CLICK: Do you think it's important to keep a lot of the story secret?

CM: Oh yes.

CLICK: You're not going to be releasing many long trailers?

CM: No. Probably at E3 we'll show different scenes but we won't reveal much on the story. There are many interesting stories in the game so it would be a shame to reveal too much before you play.

CLICK: Are you looking forward to letting players see it? Did you enjoy the feedback after Heavy Rain?

CM: Yeah, it's very instructive because you learn things. Even though you do test the game, it's very different to having two million people playing the game. So you discover things that are very, very interesting and you use it for the next game.

CLICK: Finally what's your favourite feature or scene that you can talk about?

CM: No I wouldn't be allowed! It's a bit early to say that but I would probably have a favourite scene, just like I did in Heavy Rain.

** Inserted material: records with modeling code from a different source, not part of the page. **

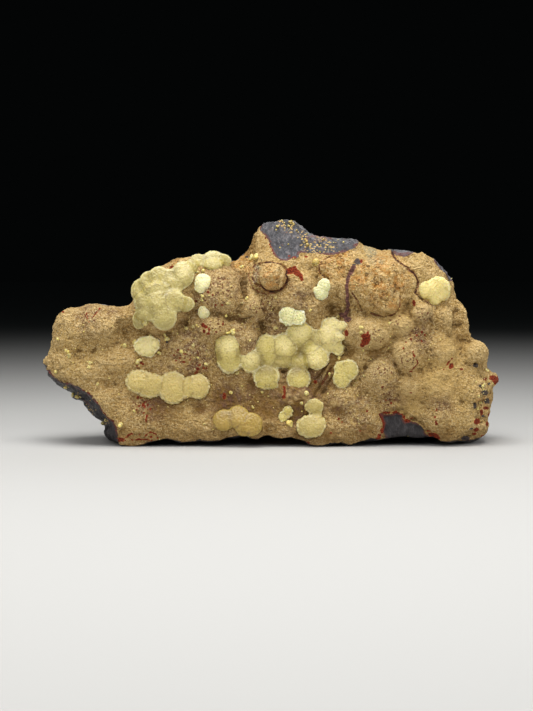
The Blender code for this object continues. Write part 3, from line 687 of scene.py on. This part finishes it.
def make_stone():
    mesh = mesh_of(solid_of("matrix"), "stone")
    mesh = shaped(
        mesh,
        ("REMESH", {"mode": "VOXEL", "voxel_size": STONE_VOXEL}),
        ("SMOOTH", {"iterations": 20, "factor": 0.6}),
    )
    shift_outline(mesh)
    carve_stone(mesh)
    mark_stone(mesh)
    return thinned(mesh, STONE_TRIANGLES)


# The austinite


def add_lobe(bm, stone, u, v, half_width, half_height, lift=0.0):
    """A pad that stands on the stone and shows in the picture at its place, with its size."""
    foot, normal = seen_at(stone, u, v)
    if foot is None:
        foot, normal, _, _ = stone.find_nearest(EYE + sight_of(u, v) * 292)
    outward = (0.6 * normal - sight_of(u, v)).normalized()
    across = (Vector((1, 0, 0)) - outward * outward.x).normalized()
    turn = Matrix((across, outward.cross(across), outward)).transposed().to_4x4()
    size = min(0.5 * (half_width + half_height) / PX_PER_MM, MOST_SIZE)
    radii = (half_width / PX_PER_MM, half_height / PX_PER_MM, LOBE_THICKNESS * size)
    middle = EYE + sight_of(u, v) * (foot - EYE).length + outward * (size * LOBE_STANDOFF + lift)
    place = Matrix.Translation(middle) @ turn @ Matrix.Diagonal((*radii, 1.0))
    ball = bmesh.ops.create_icosphere(bm, subdivisions=4, radius=1.0)
    for vert in ball["verts"]:
        across = vert.co.xy.length
        fullness = (across**LOBE_FLATNESS + abs(vert.co.z) ** LOBE_FLATNESS) ** (-1 / LOBE_FLATNESS)
        vert.co = place @ (vert.co * fullness)


def lobe_shares(points, lobes):
    """Where each point lies on its own lobe: near the rim, near the crease with the next lobe, or on the dome."""
    places = to_picture(points)
    away = [np.hypot((places[:, 0] - lobe[0]) / lobe[2], (places[:, 1] - lobe[1]) / lobe[3]) for lobe in lobes]
    away = np.sort(np.array(away + [np.full(len(points), 9.0)] * 2), axis=0)
    rim = ramp(away[0], 0.7, 1.0) * ramp(away[2] - away[0], 0.1, 0.4)
    crease = (1 - ramp(away[1] - away[0], 0.0, 0.25)) * ramp(away[0], 0.4, 0.7) * (1 - rim)
    return rim, crease, 1 - ramp(away[0], 0.1, 0.7)


def make_group(node, stone):
    bm = bmesh.new()
    for lobe in LOBES[node]:
        add_lobe(bm, stone, *lobe)
    merge = ("REMESH", {"mode": "VOXEL", "voxel_size": GROUP_VOXEL})
    mesh = shaped(mesh_of(bm, node + "_crystals"), merge, ("SMOOTH", {"iterations": 2}))
    blend = SOFT_BLENDS.get(node, LOBE_BLEND)
    move_points(mesh, points_of(mesh) + blend * normals_of(mesh))
    mesh = shaped(mesh, merge, ("SMOOTH", {"iterations": 8 if node in SOFT_BLENDS else 4}))
    points, normals = points_of(mesh), normals_of(mesh)
    rim, _, _ = lobe_shares(points, LOBES[node])
    scallops = rim * (0.17 * buds(points, 0.7, 2.0) + 0.08 * buds(points, 0.4, 9.0))
    if node in SMOOTH_GROUPS:
        scallops *= 0.25
    relief = 0.06 * waves(points, 1.2) + 0.04 * waves(points, 0.5, 4.0) + 0.05 * buds(points, 0.36, 3.0)
    points += normals * (relief + scallops - 0.04 - blend)[:, None]
    move_points(mesh, points)
    places = to_picture(points)
    rim, crease, dome = lobe_shares(points, LOBES[node])
    pale, olive = zone(places, PALE_PARTS), zone(places, OLIVE_PARTS)
    note(mesh, rim=rim, crease=crease, dome=dome, pale=pale, olive=olive)
    return mesh


def grain_places():
    """The places and radii of all loose grains: those listed and those sown at random."""
    chance = random.Random(7)
    places = list(GRAINS)
    for u, v, spread, count in SOWN:
        for _ in range(count):
            across, down = chance.gauss(u, 0.55 * spread), chance.gauss(v, 0.55 * spread)
            places.append((across, down, chance.uniform(0.07, 0.17)))
    return places


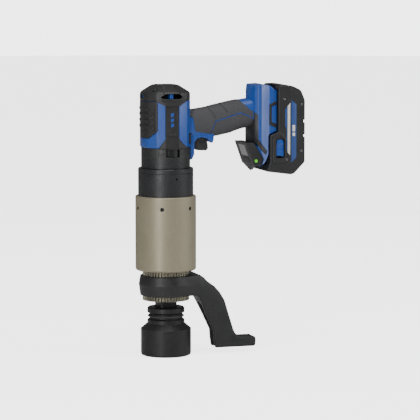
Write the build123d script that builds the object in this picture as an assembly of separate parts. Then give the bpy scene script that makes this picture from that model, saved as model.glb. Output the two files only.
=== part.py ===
"""Battery torque wrench: pistol power head on a planetary torque multiplier, with reaction arm and socket.

The tool stands nose-down on its socket.  +Z runs up the output axis, the origin is the middle of the
socket's open face, and +X points along the handle to the battery.  The near side is -Y, the far side +Y.
All sizes are millimetres.
"""
import math
import os

from build123d import *

# ---------------------------------------------------------------- driving dimensions
# impact socket
SOCKET_LENGTH = 70.4
SOCKET_RADIUS = 36.5
SOCKET_BODY_LENGTH = 39.0
SOCKET_CONE_LENGTH = 8.0
SOCKET_NECK_RADIUS = 27.0
SOCKET_EDGE = 3.0
GROOVE_RADIUS = 23.75
GROOVE_LOW = 51.8
GROOVE_HIGH = 63.0
GROOVE_SLOPE = 2.4
HEX_FLATS = 50.0
HEX_DEPTH = 30.0
STUD_BORE_RADIUS = 16.0
RETAINING_RING_RADIUS = 1.3
CROSS_HOLE_RADIUS = 2.5

# square drive and its shaft
SQUARE_FLATS = 25.4
SQUARE_ENGAGEMENT = 25.0
SQUARE_CORNER = 1.6
SHAFT_RADIUS = 20.0
DETENT_RADIUS = 3.0
DRIVE_STANDOFF = 10.5

# splined reaction hub and the arm on it
SPLINE_TEETH = 48
SPLINE_TIP_RADIUS = 33.85
SPLINE_DEPTH = 1.9
HUB_BELOW_ARM = 6.9
ARM_HEIGHT = 29.4
HUB_ABOVE_ARM = 7.2
ARM_RIDGE_RADIUS = 39.5
ARM_DRAFT = 2.0
ARM_LEG_HALF_WIDTH = 15.5
ARM_LEG_START = 78.0
ARM_REACH = 134.0
ARM_DROP = 109.2
ARM_FOOT_THICKNESS = 14.5
ARM_CHANNEL_HALF_WIDTH = 7.5
ARM_CHANNEL_DEPTH = 9.0
BUSH_WALL = 4.0
HUB_FLANGE_HEIGHT = 9.6
SEAL_HEIGHT = 4.5

# planetary gear housing
HOUSING_RADIUS = 44.0
HOUSING_LENGTH = 108.4
HOUSING_WALL = 4.0
HOUSING_LIP = 4.0
HOUSING_LIP_RADIUS = 35.5
LOCK_SCREW_RADIUS = 3.0
LOCK_SCREW_LENGTH = 8.0
LOCK_SCREW_DROP = 16.8
LOCK_SCREW_COUNT = 6
SCREW_PHASE = 7.5
SCREW_RECESS = 1.2

# gears: ring fixed, sun in, carrier out
RING_TEETH = 48
SUN_TEETH = 12
PLANET_TEETH = 18
PLANET_COUNT = 3
MAIN_MODULE = 1.5
SPEED_MODULE = 1.0
OUTPUT_FACE_WIDTH = 18.0
FIRST_FACE_WIDTH = 14.0
SPEED_FACE_WIDTH = 9.0
CARRIER_THICKNESS = 8.0
MAIN_PIN_RADIUS = 4.0
SPEED_PIN_RADIUS = 2.5
ADDENDUM = 0.7
DEDENDUM = 1.05
BACKLASH = 0.18
PRESSURE_ANGLE = math.radians(20.0)
INPUT_SHAFT_RADIUS = 6.0

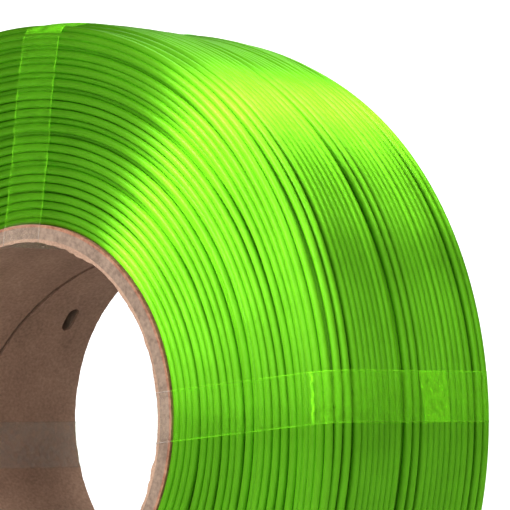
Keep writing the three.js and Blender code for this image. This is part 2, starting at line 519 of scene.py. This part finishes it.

CLICK: What was your favourite in Heavy Rain?

CM: Father and son - Ethan taking care of his son.

CLICK: At the start, after Jason.

CM: Yes.

CLICK: And for Beyond is it something similar?

CM: Eh, I don't know. I'm split at the moment. Every scene is not polished and you really feel the experience at the very end of the development process with these types of games. You add music, sound, facial - everything becomes complete.

Beyond: Two Souls is exclusively on PS3 from the Oct. 8 in North America and Oct. 11 in Ireland and the U.K.